Based on past mistakes by myself and others, here is a check-list before putting a Linux (or other Unix) server online:
- Run memtest86+ (or an equivalent program for other architectures) before going live, ideally run it before installing the OS. Run it again every time you upgrade the RAM.
- Reboot the machine after every significant change. EG if you install a new daemon then reboot it to make sure that the daemon starts correctly. It’s better to have 5 minutes of down-time for a scheduled reboot than a few hours of down-time after something goes wrong at 2AM.
- Make sure that every account that is used for cron jobs has it’s email directed somewhere that a human will see it. Make sure that root has it’s mail sent somewhere useful even if you don’t plan to have any root cron jobs.
- Make sure that ntpd is running and has at least two servers to look at. If you have a big site then run two NTP servers yourself and have each of them look to two servers in the outside world or one server and a GPS.

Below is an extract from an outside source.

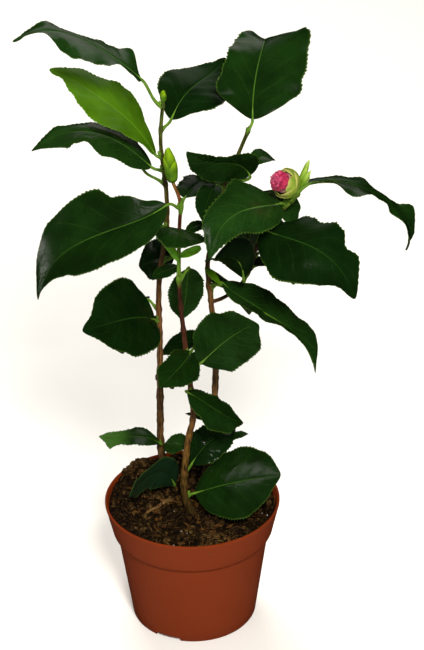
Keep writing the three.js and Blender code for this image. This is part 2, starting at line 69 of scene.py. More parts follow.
MAP_NAME = "pattern_map"
FULL_TURN = 2 * math.pi
GOLDEN_ANGLE = math.radians(137.5)
UP = Vector((0, 0, 1))

# Fit of the source: the plant's skin follows these rules again
SOIL_LEVEL = 94.0
GAP = 0.3
STEM_STEPS = 3
ROOT_FLARE = 0.35
ROOT_FLARE_HEIGHT = 7.0
STALK_RADIUS = 1.15
SMALL_LEAF_LENGTH = 40.0

Point = tuple[float, float, float]
Marks = tuple[float, ...]
Tree = bpy.types.NodeTree
Socket = bpy.types.NodeSocket
Piece = bpy.types.Object
BMesh = bmesh.types.BMesh


# Small helpers


def smoothstep(low: float, high: float, value: float) -> float:
    """Share from 0 to 1 that eases in at low and out at high."""
    share = min(max((value - low) / (high - low), 0.0), 1.0)
    return share * share * (3.0 - 2.0 * share)


def mix(first: float, second: float, share: float) -> float:
    """Value a share of the way from first to second."""
    return first + (second - first) * share


def square_to(vector: Vector, direction: Vector) -> Vector:
    """Part of a vector that is square to a unit direction, made unit length."""
    return (vector - direction * vector.dot(direction)).normalized()


def wobble(x: float, y: float, z: float) -> float:
    """Smooth noise at a place, the same on every run."""
    return noise.noise(Vector((x, y, z)))


def linear(code: str) -> tuple[float, float, float, float]:
    """Turns an sRGB hex value to the linear colour that shaders take.

    Args:
        code: six hex digits.

    Returns:
        Red, green, blue and an alpha of 1.
    """
    shares = [int(code[i : i + 2], 16) / 255 for i in (0, 2, 4)]
    light = [s / 12.92 if s <= 0.04045 else ((s + 0.055) / 1.055) ** 2.4 for s in shares]
    return light[0], light[1], light[2], 1.0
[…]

- Make sure that you have some sort of daily cron job doing basic log analysis. The Red Hat logwatch program is quite effective, then you need to have some way of making sure that you notice if an email stops being sent (getting 11 instead of 12 messages from logwatch in the morning won’t be noticed by most people).
- Make sure that when (not if) a hard drive in your RAID array dies then you will notice it.
Any suggestions on other things I can add?